Barkemeyer R, Young W, Chintakayala P, Owen A. Hijacking sustainable consumption? Presented at the 2019 Corporate Responsibility Research Conference; September 11, 2019. Tampere, Finland.

Sustainable consumption represents a growing niche with an increasing number of initiatives aiming at lowering domestic ecological footprints. Product labelling has emerged as one of the dominant governance mechanisms to promote sustainable consumption. One important question in this context is to what extent purchasing of labelled products really indicates more sustainable consumption patterns, and to what extent mainstreaming of product labelling can actually help us to achieve a transition towards sustainability. Here, we report on two inter-related and multi-level studies into the link between consumption of labelled products and different types of environmental resource consumption.

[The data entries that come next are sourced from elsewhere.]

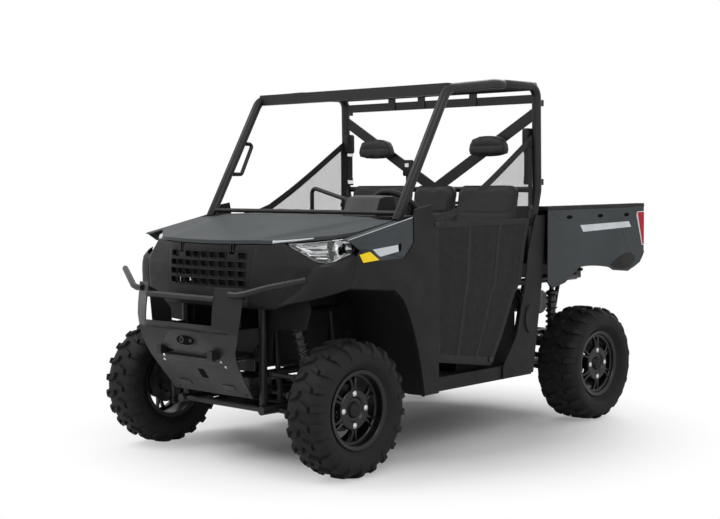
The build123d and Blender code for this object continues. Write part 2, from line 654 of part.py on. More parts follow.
LAMP_ANGLE = 42.0


def fascia_block(inset):
    """Closed sections of the nose, moved inwards by inset."""
    for z, row in FASCIA_ROWS.items():
        with BuildSketch(Plane.XY.offset(z)) as plan:
            half = [(max(x - inset, 0), y + (inset if i < 4 else 0)) for i, (x, y) in enumerate(row)]
            with BuildLine():
                ThreePointArc((-half[1][0], half[1][1]), half[0], half[1])
                Polyline(*half[1:], (half[-1][0], -900), (-half[-1][0], -900),
                         *[(-x, y) for x, y in reversed(half[1:])])
            make_face()
        yield plan.sketch


def lamp_plane(side, back):
    """Upright plane across the lamp corner, facing outwards, moved outwards by back."""
    normal = Vector(side * cos(radians(LAMP_ANGLE + 6)), -sin(radians(LAMP_ANGLE + 6)), 0)
    along = Vector(side * sin(radians(LAMP_ANGLE + 6)), cos(radians(LAMP_ANGLE + 6)), 0)
    origin = Vector(side * LAMP_CENTRE[0], LAMP_CENTRE[1], 0) + normal * back
    return Plane(origin=origin, x_dir=along, z_dir=normal)


def lamp_prism(side, depth, grow, mode):
    """Prism of the lamp outline through the corner of the fascia."""
    plane = lamp_plane(side, 90)
    flip = 1 if plane.y_dir.Z > 0 else -1
    with BuildSketch(plane) as shape:
        with BuildLine():
            Polyline(*[(x, flip * z) for x, z in LAMP_OUTLINE], close=True)
        make_face()
        if grow:
            offset(amount=grow, kind=Kind.INTERSECTION)
    extrude(shape.sketch, amount=-depth, mode=mode)


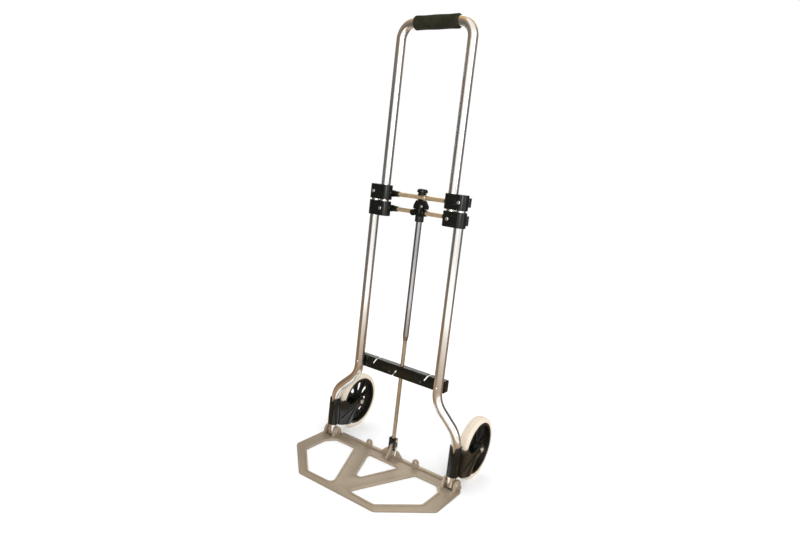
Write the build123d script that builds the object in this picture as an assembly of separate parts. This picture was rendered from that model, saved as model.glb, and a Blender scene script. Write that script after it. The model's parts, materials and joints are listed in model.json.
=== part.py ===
from build123d import *
import math
import os

# Folding hand truck with a cast toe plate, a sliding U handle and swing-in wheels.
# Millimetres. +X is the user's right, the toe plate reaches towards -Y, +Z is up and
# the origin lies on the floor midway between the two toe-plate hinges.

# ---- driving dimensions ----
TUBE_R = 11.5                  # both tube pairs are 23 mm outside
TUBE_WALL = 1.6
SLIDE_GAP = 0.3                # radial gap where a tube slides in a clamp
RUN_GAP = 0.1                  # radial gap of pins and axles
FRAME_X = 119.0                # upper straight run of each frame tube
HINGE_X = 186.0                # lower straight run, above the toe-plate hinge
HINGE_Z = 15.0
BEND_TOP_Z, BEND_LOW_Z, BEND_R = 196.5, 133.0, 60.0
FRAME_TOP_Z = 684.0
HANDLE_X = 94.5                # handle legs stand just inboard of the frame tubes
HANDLE_LOW_Z = 618.0
HANDLE_TOP_Z = 1061.5
HANDLE_BEND_R = 35.0
GRIP_LENGTH, GRIP_R = 119.0, 16.0

CLAMP_MID_X, CLAMP_LENGTH, CLAMP_DEPTH = 105.5, 58.0, 31.0
UPPER_CLAMP_Z, LOWER_CLAMP_Z, CLAMP_HEIGHT = 671.0, 631.5, 35.5
RIVET_R, RIVET_HEAD_R, RIVET_HEAD_HEIGHT = 2.5, 4.2, 2.0

STRUT_Y = 19.5                 # rods, latch and strut lie in one plane behind the tubes
UPPER_ROD_Z, LOWER_ROD_Z, ROD_R = 669.0, 633.0, 5.5
SOCKET_TIP_X = 65.0
COLLAR_R, COLLAR_HALF = 7.2, 11.0
BUTTON_TRAVEL = 4.0
PAWL_X, PAWL_Z, PAWL_PIN_R = 10.2, 648.5, 1.8
PAWL_FRONT_Y, PAWL_THICK = STRUT_Y - 14.0, 2.6
STEM_R, STEM_HOLE_R = 2.2, 2.3
BOSS_X, BOSS_Z = -14.0, 632.0
STRUT_TUBE_R, STRUT_ROD_R = 7.25, 4.9
STRUT_TOP_Z, SWAGE_Z = 652.0, 326.0

BAR_Z, BAR_HEIGHT, BAR_HALF = 233.0, 30.0, 130.5
BAR_FRONT_Y, BAR_BACK_Y, BAR_WALL = 11.6, 28.5, 3.0

PLATE_THICK, PLATE_RIM = 4.5, 1.5
PLATE_HALF, PLATE_FRONT_HALF = 213.0, 110.0
PLATE_FRONT_Y, PLATE_SIDE_Y, PLATE_BACK_Y = -204.0, -107.0, 24.0
EAR_THICK, HINGE_PIN_R = 5.0, 4.0
EAR_GAP = TUBE_R + 1.5         # from a tube's axis to the inner face of each hinge ear
TUBE_END_Z = HINGE_Z - 5.5     # the tube stops short, so that the plate can swing round it
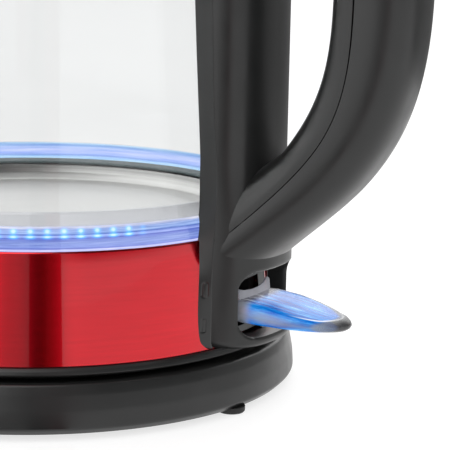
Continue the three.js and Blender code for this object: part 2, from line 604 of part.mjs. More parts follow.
function release() {
  const leg = sideways([
    [68.6, BUTTON_LOW + 0.5], [68.6, LATCH_LOW + 0.05], [69.6, LATCH_LOW + 0.05],
    [71.6, LATCH_LOW + 2.05], [71.6, BUTTON_LOW + 0.5],
  ], 2.4);
  const cap = block(BUTTON_X0, BUTTON_X1, -BUTTON_HALF_WIDTH, BUTTON_HALF_WIDTH, BUTTON_LOW, BUTTON_TOP);
  add('lid_button', join(cap, leg), BLACK);
  const slot = sideways([
    [64.7, LATCH_LOW - 1], [69, LATCH_LOW - 1], [73.5, LATCH_HIGH + 1], [64.7, LATCH_HIGH + 1],
  ], 2.9);
  add('lid_latch', cut(block(62.2, 73.8, -6, 6, LATCH_LOW, LATCH_HIGH), slot), WHITE);

  const turns = 6;
  const [low, high] = [205.6, 222.5];
  const wire = 0.45;
  const points = Array.from({ length: turns * 8 + 1 }, (_, k) => {
    const turn = (2 * Math.PI * k) / 8;
    const z = low + wire + ((high - low - 2 * wire) * k) / (turns * 8);
    return new THREE.Vector3(81.7 + 3 * Math.cos(turn), 3 * Math.sin(turn), z);
  });
  const ring = new THREE.Shape().absarc(0, 0, wire, 0, 2 * Math.PI);
  const coil = new THREE.ExtrudeGeometry(ring, {
    extrudePath: new THREE.CatmullRomCurve3(points), steps: turns * 8, curveSegments: 3,
  });
  add('button_spring', toSolid(coil), STEEL);
}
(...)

At the macro-level, we compare willingness to purchase labelled products across 26 EU economies and find that sustainable consumption flourishes in economies that are characterised by higher levels of overall resource consumption. At the microlevel, we conduct an analysis of UK data and find that higher levels of labelled product consumption are associated with higher levels of various types of resource consumption. In other words, sustainable consumerism in its current form is inextricably linked to more affluent consumers and to actually higher – rather than lower – levels of resource consumption. Whilst purchasing of labelled products is associated with the uptake of certain types of low-cost environmental behaviours, the opposite effect is observed for a number of high-cost behaviours that in fact drive ecological footprints. Thus, our analysis shows that product labelling schemes – and with them the idea of charging higher premiums for more sustainable products – largely reflect a moral licensing mechanism rather than driving sustainable change. Consequently, the results of our study also imply that the common practice of employing attitudinal surveys, focusing on consumers’ willingness to pay higher premiums for sustainable labelled products, should not be misinterpreted as an indicator of overall sustainable consumption.